La quatrième et dernière partie, « En lisant, en traduisant », réunit Marcel Beyer, Thomas Schestag, Christoph Roeber, Sina Dell’Anno, Wolfgang Hottner et Ester von der Osten. Entre la prose et la poésie, le théâtre et la mise en scène métaphorique ; un retour sur l’entrelangue où se construisent les cercles herméneutiques à l’indéfini. Cette partie clôture le livre sur des réflexions de voyage, sur la frontière linguistique, l’entre-deux nécessaire, la rencontre, le propre et l’étranger. Telle une fleur étrangère, la langue en trainspotting est portée par le vent vers des lieux qui lui sont étrangers : amalgames, influences, évolution, dissolution, redéfinition. Puis l’intraduisible mot énoncé de Paul Celan nous porte vers les réflexions de Foucault, un cercle d’initiés dans un seul esprit : entre le dit et le taire… tout un monde ! La traduction est une relation textuelle de simultanéité, de réciprocité et d’égalité où le temps et les lecteurs entrent en jeu et s’entremêlent dans une transformation perpétuelle. Le texte de Dell’Anno élabore une réflexion autour des métaphores de Georges Hamann, sur la broderie, dont l’envers nous montre le perceptible des fils et de ses imperfections, une vision sur la traduction et l’étranger qui laisse ses traces. Puis le texte d’Hottner analyse la métaphore de Walter Benjamin sur la forêt montagneuse. La poésie et le topos font partie de la forêt, alors que la tâche du traducteur y est exclue, un éloignement nécessaire pour sa forme propre. Cette dernière partie se clôture avec le texte d’Osten intitulé « La transcription comme archive ». C’est un retour sur l’interprétation au coeur de la compréhension, la traduction est une interprétation et la transcription de l’oral aussi. L’entrelangue existe aussi entre la parole et le texte, mais qu’y a-t-il derrière le mot ? La parole est une musique, elle contient de nombreux signes qui se perdent avec le mot. Il faut consigner la parole pour transcrire, mais aussi interpréter et re-traduire.

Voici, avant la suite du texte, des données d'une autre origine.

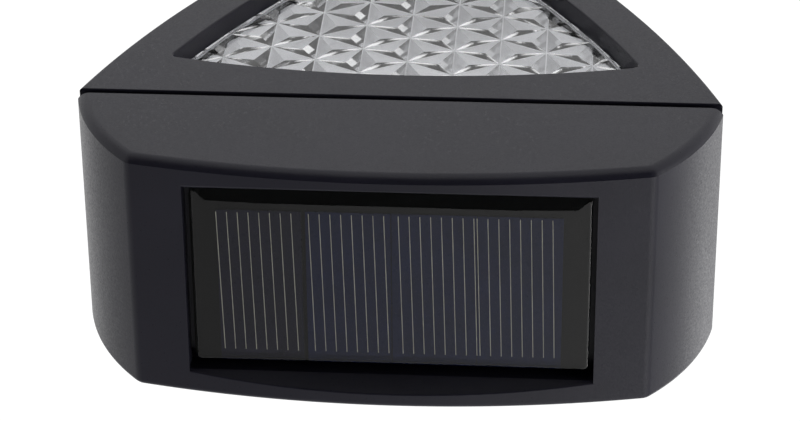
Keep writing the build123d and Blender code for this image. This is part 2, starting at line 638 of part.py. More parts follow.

Ce livre Penser la traduction nourrit une réflexion sans frontière, incontournable, et participe à construire un pont pour relier la traduction, la traductologie, la philologie et la philosophie. Aux confins des théories culturelles et des théories de la traduction, une voie productive se dessine pour penser la traduction autrement. Et quoi de mieux pour penser autrement que de réunir des auteurs érudits provenant d’horizons différents, là où la créativité prend naissance ; un collectif hétérogène où se rencontrent les auteurs entre « l’antre et l’entre » ? Une voie à suivre et à poursuivre : penser différemment, un défi nécessaire.